Talk about it only if you need to

Some travelers find it grounding to say, “This is memorial jewelry,” if a question comes up. Others prefer to say as little as possible. Both approaches are valid. The key is to answer calmly and keep your focus on your routine: keep the pouch closed, keep the piece secure, and keep your hands steady.

If you are also traveling with cremated remains

Sometimes memorial jewelry is part of a bigger trip—traveling for a service, transporting ashes to be placed in a cemetery, or planning a scattering ceremony. If you are traveling with more than a small keepsake, the airport rules become more specific, and your plan should be more detailed.

At a practical level, funeral planning and travel planning intersect at one key point: screening equipment must be able to clear what you carry. Airline policies commonly echo this. For example, Delta Air Lines states that cremated remains can be carried on or checked, but carry-on containers must pass through the X-ray machine, and it notes documentation requirements. American Airlines notes that cremated remains are treated as a carry-on item and advises extra preparation for international travel because requirements vary.

If you want a TSA-focused overview written specifically for families, Funeral.com’s TSA Guidelines for Cremated Remains explains the “make or break” details in plain language, including why some containers cannot be cleared by screening equipment.

When jewelry and an urn are both involved, keep the roles separate

A travel day is not the day to turn one item into an all-purpose solution. If you are transporting a full set of remains, treat the urn (or temporary container) as the transport item and your necklace as the personal keepsake. Your necklace should remain sealed and worn or pouched as described earlier. Your transport container should remain closed, protected, and in your carry-on unless your airline explicitly instructs otherwise.

For some families, the calmest approach is to leave the primary urn at home and travel only with a portion in a travel-appropriate container or keepsake. That is where small cremation urns and keepsake urns can fit into the plan—especially when the trip is for a ceremony rather than a permanent placement. You can explore small cremation urns for ashes and keepsake cremation urns for ashes if you are building a plan that includes sharing, travel, or a second “home base” location.

Travel does not end at the gate: hotel rooms, weather, and everyday wear

Once you are through security, the next risk window is not an officer. It is ordinary life—hotel sinks, lotion, sunscreen, swimming pools, gym showers, and the simple fatigue of being in a different routine. Travel often adds moisture, friction, and distraction, all of which can increase wear on jewelry.

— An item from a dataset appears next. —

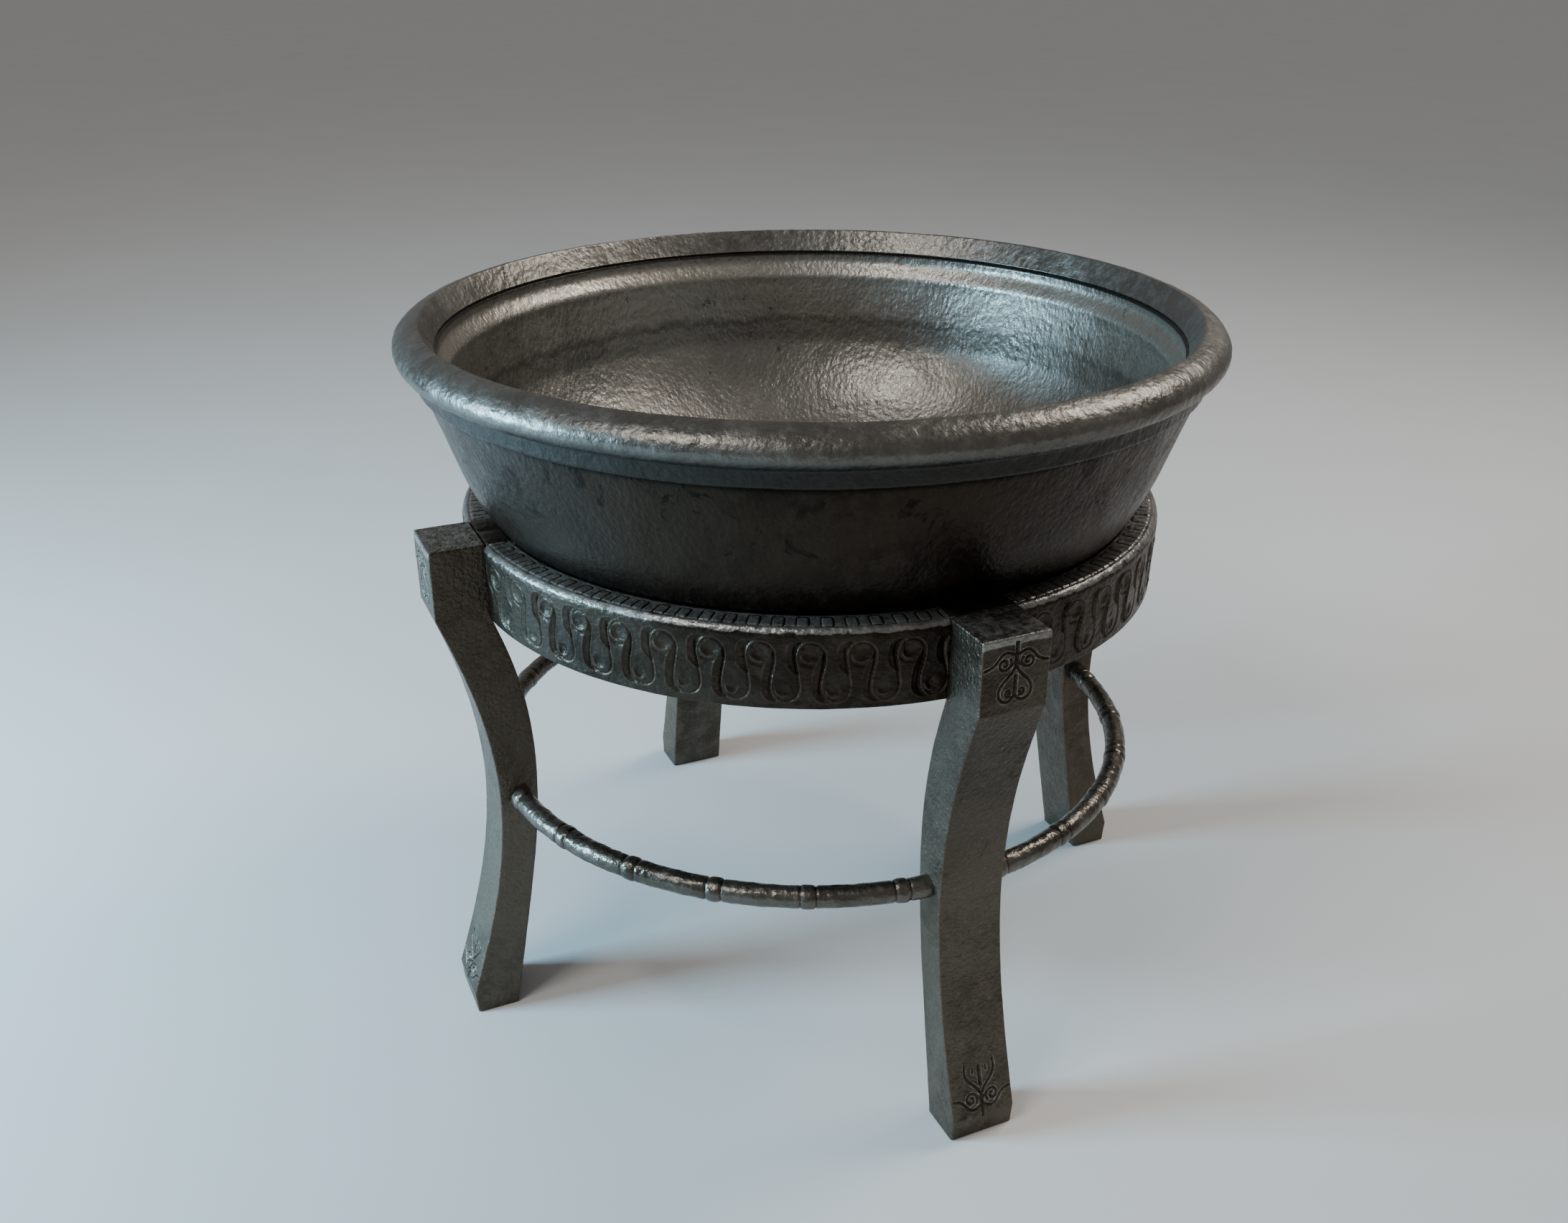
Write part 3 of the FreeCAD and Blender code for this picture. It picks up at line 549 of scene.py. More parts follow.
def make_rim():
    """The rim's profile turned full circle, sunk by hammer cups, broad lumps and short slanting strokes.

    The strokes are lumps read in the plane of (way round, way over), turned by 40 degrees and drawn out
    along their length. Nothing is raised.
    """
    profile = rim_profile()
    normals = outward_normals(profile)
    angles = np.arange(RIM_COLUMNS) * TAU / RIM_COLUMNS
    points = spun(profile, angles)
    direction = spun(normals, angles)
    radius = np.hypot(points[..., 0], points[..., 1])
    height = points[..., 2]
    hidden = (radius < LIP_RADIUS + MM) & (height < LIP_TOP + 0.6 * MM)
    over = np.concatenate([[0], np.cumsum(np.linalg.norm(np.diff(profile, axis=0), axis=1))])
    slant = math.radians(40)
    round_way = RIM_RADIUS * angles[:, None]
    stroked = lumps(np.stack([(round_way * math.cos(slant) + over * math.sin(slant)) / 3,
                              over * math.cos(slant) - round_way * math.sin(slant), 0 * round_way + 0 * over],
                             axis=-1), 3.2 * MM, 15)
    cups = 1 - dents(points, 13 * MM, 11)
    broad = 0.5 - 0.5 * lumps(points, 40 * MM, 12)
    fine = 0.5 - 0.5 * lumps(points, 6 * MM, 13)
    depth = (0.4 * cups + 0.6 * broad + 0.12 * fine + 0.22 * (0.5 - 0.5 * stroked)) * MM
    points = points - direction * np.where(hidden, 0, depth)[..., None]
    crest = ease(0.55, 1.0, normals[:, 1])[None, :]
    # Painted highlight along the rounded foot of the inner slope.
    inner_foot_highlight = (normals[:, 0] < 0)[None, :] * (1 - ease(LIP_TOP + MM, LIP_TOP + 5 * MM, height))
    # Painted shade: the rim's outer underside darkened towards black.
    painted_shade = 0.9 * (1 - ease(SKIRT_FOOT + 14 * MM, SKIRT_FOOT + 32 * MM, height)) * (normals[:, 0] > 0)[None, :]
    wear_and_highlight = 0.12 * crest + 0.25 * np.clip(1 - 1.6 * cups, 0, 1) * (0.4 + 0.6 * crest) + 0.3 * inner_foot_highlight
    piece("rolled_rim", points, "bowl", RIM_IRON, "rim_hoop", True,
          {"rust_and_painted_shade": 0.15 * painted_shade, "painted_shade": painted_shade, "wear_and_highlight": wear_and_highlight})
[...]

If you plan to be in water, consider whether the emotional comfort of wearing the piece is worth the added risk. For some people, it is. For others, it is not. There is no wrong answer. What matters is making the choice intentionally and having a safe place to store it if you take it off.

If you remove the necklace at a hotel, choose one “home” spot for it—ideally inside the pouch, inside your carry-on, inside the same zip pocket every time. Avoid placing it loose on a nightstand where it can be swept up with chargers and receipts when you repack.

How travel jewelry fits into the bigger memorial picture

Many people feel pressure to decide everything at once: where the ashes will go, what the permanent container will be, how to share with family, and what to do with ashes in the long term. But most families do not make one perfect decision on day one. They make a workable decision, then refine it when they have more emotional bandwidth.

For some families, the “workable decision” is keeping ashes at home for a time while they decide on cemetery placement, scattering, or a longer-term plan. If that is you, Funeral.com’s guide Keeping Cremation Ashes at Home walks through safe, respectful storage and the practical realities of living with a memorial space.

For others, the plan includes a ceremony—sometimes a water burial or burial at sea, sometimes a scattering moment that feels connected to a place that mattered. If travel is part of that plan, it helps to separate the emotional meaning of the ceremony from the practical requirements of transport. Funeral.com’s guide Water Burial and Burial at Sea can help you translate a meaningful idea into a realistic timeline and container choice.

And for many families, jewelry travel is just one part of a broader set of memorial choices: a primary urn at home or in a niche, plus a few shared keepsakes. If you are still choosing the primary container, you can browse cremation urns in the cremation urns for ashes collection and use the decision framework in How to Choose a Cremation Urn to keep the process practical and calm.

Families making decisions after a death are also often balancing cost concerns, and travel can add another layer. If budgeting is part of your planning, it can help to read a transparent guide before you start comparing quotes. Funeral.com’s article How Much Does Cremation Cost? explains what typically drives price differences and where families can reduce surprises without cutting corners on care.

If your memorial jewelry is for a pet, the travel emotions can be just as real

People sometimes apologize for pet grief, even when the loss is profound. If you are traveling with a pet keepsake—whether it is a necklace, a small urn, or a home memorial piece—your feelings deserve the same respect as any other loss. Travel can be a tender time because you notice the absence more sharply: the hotel room without them, the morning walk that never happens, the quiet car ride where you used to talk to them.

If your pet’s remains are part of your memorial plan, you may be choosing between a home urn, a keepsake, and wearable jewelry. You can explore pet cremation urns for ashes for primary placement options, pet keepsake cremation urns for ashes for sharing or travel-friendly keepsakes, and pet figurine cremation urns for ashes if a more visible tribute feels comforting in your space.

A final reassurance: the goal is not perfection

When you travel with a keepsake that matters, it is easy to feel like every step has to be perfectly executed. It does not. Your goal is not to outsmart the airport or anticipate every possible scenario. Your goal is to create a routine that protects what matters to you and keeps you from making rushed decisions under pressure.

If you take one thing from this guide, let it be this: choose the simplest routine you can repeat. Wear it and be prepared to remove it calmly, or pouch it and treat the pouch as the single container that moves through screening. Keep it in your carry-on, keep it close, and keep it closed. That is how you prevent loss—and how you protect the quiet meaning this piece holds for you.